__Exercise details__
Search the material below for the string "object" and extract each line that has it.

__Recorded data__
********

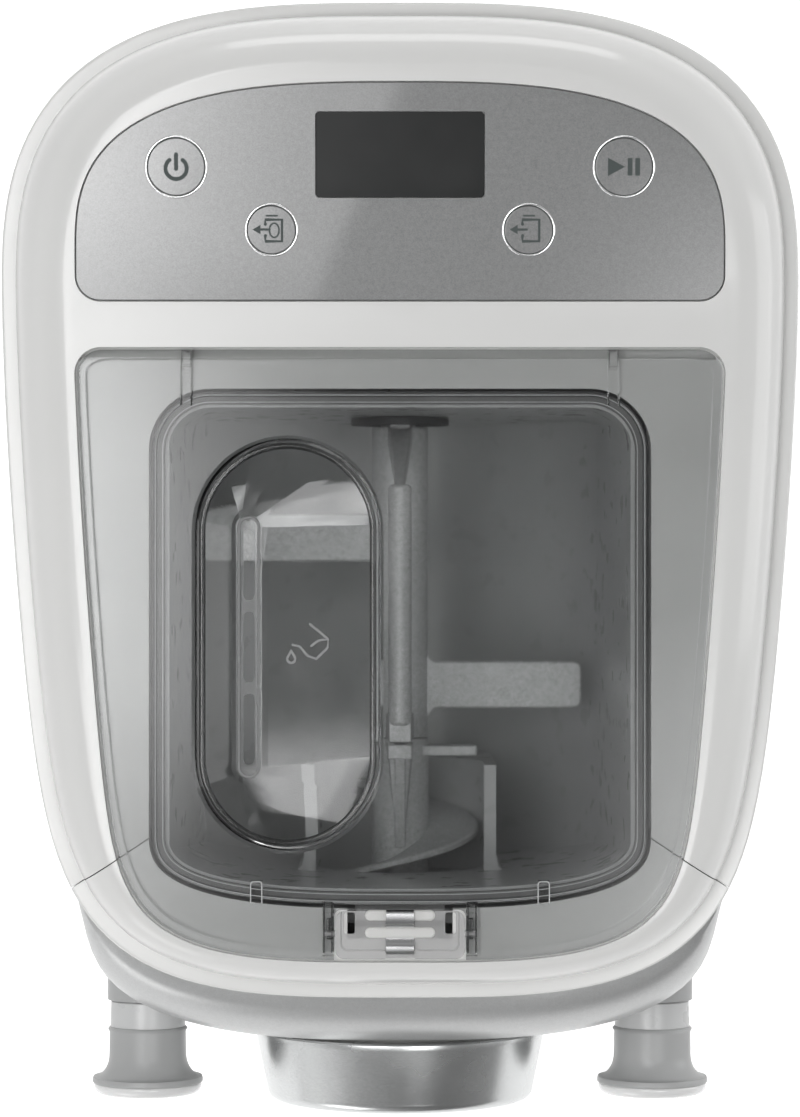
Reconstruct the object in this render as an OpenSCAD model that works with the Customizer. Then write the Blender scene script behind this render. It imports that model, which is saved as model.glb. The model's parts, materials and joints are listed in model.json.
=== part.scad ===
// Electric pasta maker: kneading chamber with a driven stirrer and screw, a removable extruding
// front, a see-through hinged lid, a button console and a drawer for the shaping discs.
// +X is the user's right, -Y is the extruding front, +Z is up. The origin is on the table, below the
// middle of the body's length.

/* [Body] */
// Widest width of the outer shell
body_w = 215; // [209:1:222]
// Length from the back of the shell to the front face of the extruding nut
body_l = 304.5; // [298:0.5:312]
// Height of the lid's top face above the table
deck_z = 300; // [294:1:306]
// How far the widest place lies in front of the back
wide_back = 76; // [70:1:82]
// Wall of the moulded outer shells
wall = 2.5; // [2.2:0.1:2.9]
// Height of the rubber feet
foot_h = 6; // [4:0.5:9]
// Radius of a rubber foot
foot_r = 9; // [7:0.5:11]
// How much narrower the shell is at its foot, on each side
tuck = 11; // [8:0.5:13]

/* [Top] */
// Width of the flat ledge round the top cover
ledge_w = 4; // [3:0.25:5]
// How far the ledge lies below the lid's top face
ledge_drop = 17; // [15:0.5:19]
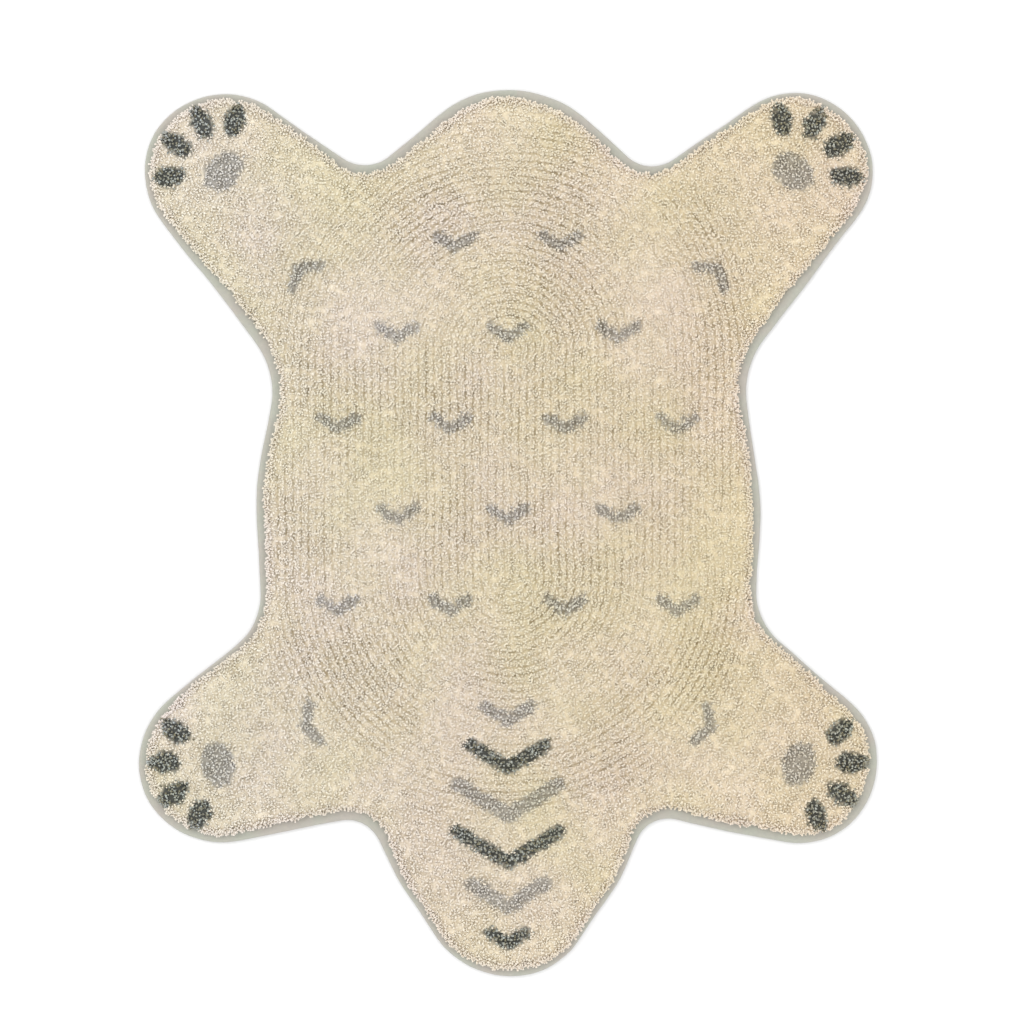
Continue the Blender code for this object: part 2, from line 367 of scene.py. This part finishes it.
def smooth_loop(corners, spacing):
    """The loop through these corners, rounded between them and resampled at an even spacing, clockwise."""
    ring = np.array(corners)
    turned = np.roll(ring, -1, axis=0)
    if np.sum(ring[:, 0] * turned[:, 1] - turned[:, 0] * ring[:, 1]) > 0:
        ring = ring[::-1]
    p0, p1, p2, p3 = (np.roll(ring, shift, axis=0) for shift in (1, 0, -1, -2))
    fine = []
    for t in np.linspace(0, 1, 12, endpoint=False):
        bend = 2 * p1 + (p2 - p0) * t + (2 * p0 - 5 * p1 + 4 * p2 - p3) * t**2 + (3 * (p1 - p2) + p3 - p0) * t**3
        fine.append(bend / 2)
    curve = np.stack(fine, axis=1).reshape(-1, 2)
    closed = np.vstack([curve, curve[:1]])
    travelled = np.concatenate([[0], np.cumsum(np.linalg.norm(np.diff(closed, axis=0), axis=1))])
    count = round(travelled[-1] / spacing)
    wanted = np.arange(count) * travelled[-1] / count
    return np.stack([np.interp(wanted, travelled, closed[:, k]) for k in (0, 1)], axis=1)


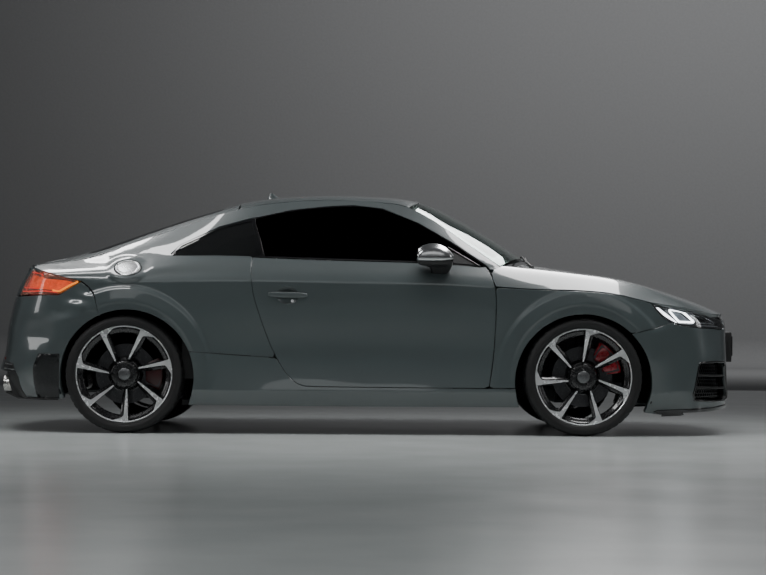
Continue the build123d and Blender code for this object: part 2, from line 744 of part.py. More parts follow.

********

__Exercise response__
Reconstruct the object in this render as an OpenSCAD model that works with the Customizer. Then write the Blender scene script behind this render. It imports that model, which is saved as model.glb. The model's parts, materials and joints are listed in model.json.
Continue the Blender code for this object: part 2, from line 367 of scene.py. This part finishes it.
Continue the build123d and Blender code for this object: part 2, from line 744 of part.py. More parts follow.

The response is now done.